There are other problems with the various models of the THC but
there's not enough time to go further.
>> Revving up the Gulf Stream
>> How does this make ice in the North?
><snip>
>> An invigorated Ocean Conveyor could
>> have driven a stronger flow of deep waters from the Atlantic to the
>North
>> Pacific Ocean, which is the end of the line for deep-ocean
>circulation.
>
> I have serious problems with their global current diagram,
>which would make the Califormia Current the product of upwelling, and
>ignores the formation of Deep Water
>in the Antarctic.
>
Hmmm...I thought the upwelling was a product of the current.
><snip>
>> In the Subarctic Pacific, these deep waters could
>> have upwelled, rising to the sunlit surface to provide the
>ingredients to spark
>> enormous blooms of phytoplankton.
><snip>
>
> Ah, so the diagram is not for present conditions,
>but rather for an imaginary set of conditions in the
>Late Pliocene.
> Interesting ... but not very well-labelled.
>
>
>> Short-circuiting the Conveyor
><snip>
>
>> The onset of Northern Hemisphere glaciation also affected the
>Subarctic Pacific.
>> It led to the formation about 2.7 million years ago of a freshwater
>lid at the
>> surface of the ocean, called a halocline.
>
It's really hard to get a halocline where the water is upwelling,
which I thought they wrote the NPac was doing.

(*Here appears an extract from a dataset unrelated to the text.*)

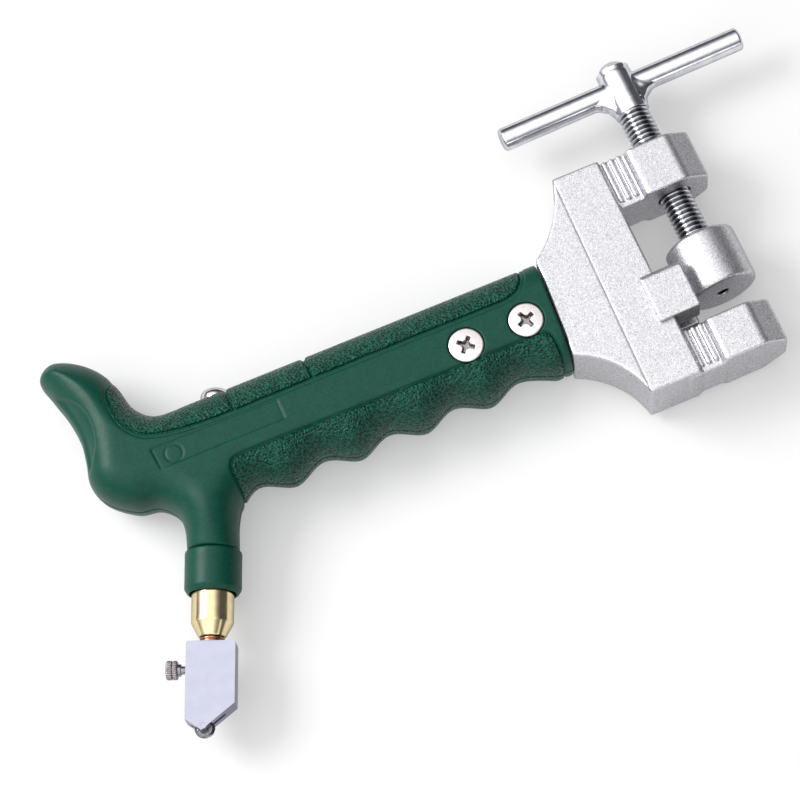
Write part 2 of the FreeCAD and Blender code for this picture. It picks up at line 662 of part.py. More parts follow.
def main():
    os.makedirs("parts", exist_ok=True)
    handle_front, handle_back = handle_halves()
    nodes = {
        "head_frame": head_frame(),
        "breaking_bar": breaking_bar(),
        "handle_front": handle_front,
        "handle_back": handle_back,
        "neck_collar": neck_collar(),
        "ferrule": ferrule(),
        "oil_tube": oil_tube(),
        "oil_wick": oil_wick(),
        "filler_plug": filler_plug(),
        "filler_plug_seal": filler_plug_seal(),
        "cutter_block": cutter_block(),
        "swivel_post": swivel_post(),
        "post_seal_ring": post_seal_ring(),
        "wheel_axle": wheel_axle(),
        "cutting_wheel": cutting_wheel(),
        "lock_screw": lock_screw(),
        "clamp_screw": clamp_screw(),
        "tee_bar": tee_bar(),
        "tee_bar_welds": tee_bar_welds(),
        "foot_retaining_clip": foot_retaining_clip(),
        "pressure_foot": pressure_foot(),
    }
    for name in SCREW_CENTRES:
        nodes["handle_screw_" + name] = handle_screw(name)
        nodes["handle_nut_" + name] = handle_nut(name)
    origin = tool_centre()
    print("origin", origin)
    for name, shape in nodes.items():
        placed = shape.translated(-origin)
        placed.exportStep("parts/" + name + ".step")
        box = placed.BoundBox
        print(f"{name:22s} valid {placed.isValid()} solids {len(placed.Solids)}"
              f" volume {placed.Volume:9.1f}"
              f"  x {box.XMin:7.2f} {box.XMax:7.2f}  y {box.YMin:7.2f} {box.YMax:7.2f}"
              f"  z {box.ZMin:6.2f} {box.ZMax:6.2f}")


main()
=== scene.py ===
import math
from contextlib import contextmanager

import bmesh
import bpy
import numpy as np
from mathutils import Matrix, Vector


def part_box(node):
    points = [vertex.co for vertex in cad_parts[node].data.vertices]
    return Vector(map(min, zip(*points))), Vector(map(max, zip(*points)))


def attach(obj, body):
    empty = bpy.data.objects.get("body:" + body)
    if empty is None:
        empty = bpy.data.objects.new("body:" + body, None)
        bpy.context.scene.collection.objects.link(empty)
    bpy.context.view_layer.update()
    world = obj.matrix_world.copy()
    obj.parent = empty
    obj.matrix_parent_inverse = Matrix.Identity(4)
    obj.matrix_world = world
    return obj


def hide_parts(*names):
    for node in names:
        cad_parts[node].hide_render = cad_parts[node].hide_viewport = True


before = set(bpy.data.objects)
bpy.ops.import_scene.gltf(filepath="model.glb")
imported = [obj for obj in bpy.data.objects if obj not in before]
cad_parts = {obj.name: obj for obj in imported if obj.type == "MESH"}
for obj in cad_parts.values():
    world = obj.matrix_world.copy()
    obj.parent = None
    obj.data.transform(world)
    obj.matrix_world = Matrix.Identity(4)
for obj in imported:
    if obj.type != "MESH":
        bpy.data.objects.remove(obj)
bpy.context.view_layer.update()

# Looks of the glass cutter. Shapes are drawn in the design frame of the CAD source, in
# millimetres: X along the handle, Y along the clamp screw, Z through the thickness with 0 at the
# mid-plane. ORIGIN takes them to the row frame, and follows from where the T-bar lies.
MM = 0.001
CLAMP_X = 83.7
BAR_Y = 52.3


def design_origin():
    low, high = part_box("tee_bar")
    centre = (low + high) / 2 / MM
    return np.array([CLAMP_X - centre.x, BAR_Y - centre.y, -centre.z])


ORIGIN = design_origin()

# Cutter column: y runs up the column, and 0 is at the top of the collar
COLUMN_TOP = (-56.75, -16.6)
COLUMN_TILT = math.radians(23.5)
BLOCK_TOP = -23.0


# -------------------------------- numbers on grids

def smooth_max(a, b, blend):
    """The larger of two fields, with the corner between them rounded over a blend width."""
    mix = np.clip(0.5 + 0.5 * (a - b) / blend, 0, 1)
    return b + (a - b) * mix + blend * mix * (1 - mix)


def smooth_min(a, b, blend):
    return -smooth_max(-a, -b, blend)


def smooth_step(low, high, value):
    t = np.clip((value - low) / (high - low), 0, 1)
    return t * t * (3 - 2 * t)


def to_column(x, y):
    """The column's own coordinates of design points: across it and up it."""
    dx, dy = x - COLUMN_TOP[0], y - COLUMN_TOP[1]
    c, s = math.cos(COLUMN_TILT), math.sin(COLUMN_TILT)
    return dx * c - dy * s, dx * s + dy * c


def from_column(x, y):
    c, s = math.cos(COLUMN_TILT), math.sin(COLUMN_TILT)
    return COLUMN_TOP[0] + x * c + y * s, COLUMN_TOP[1] + y * c - x * s


def curve_through(points, steps=12):
    """Points along a smooth curve through the given ones."""
    p = np.array([points[0]] + list(points) + [points[-1]], float)
    t = np.linspace(0, 1, steps, endpoint=False)[:, None]
    parts = []
    for a, b, c, d in zip(p, p[1:], p[2:], p[3:]):
        parts.append(0.5 * (2 * b + (c - a) * t + (2 * a - 5 * b + 4 * c - d) * t ** 2
                            + (3 * b - a - 3 * c + d) * t ** 3))
    return [tuple(q) for q in np.concatenate(parts)] + [tuple(p[-1])]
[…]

> What? Now the freshening of the North Pacific
>is an effect, not a cause, of Northern Hemisphere
>Glaciation?
> This conflicts directly with Haug's article in _Nature_.
> I don't get it.
>
>
I'm not sure any of them get it. None of these folks seem to get the
basic thermodynamics of the THC. I need to take a better look at the
articles because what I have seen here doesn't make much sense.
><snip>
>> The lessons from these vast geologic and geographic changes is both
>elegantly
>> simple and excruciatingly complex. The opening and closing of seaways
>has a
>> profound influence on the distribution of fresh water, nutrients, and
>energy in
>> the global ocean. The coupling of these changing oceans with a
>changing
>> atmosphere inevitably means a changing climate.
><snip>
>
> But does not, apparently, mean a frozen North Pole.
>
>Still confused,
>Daryl Krupa
I'm still confused too. I think that the confusion reflects the
inadequacies of the models & explanations provided by the authors.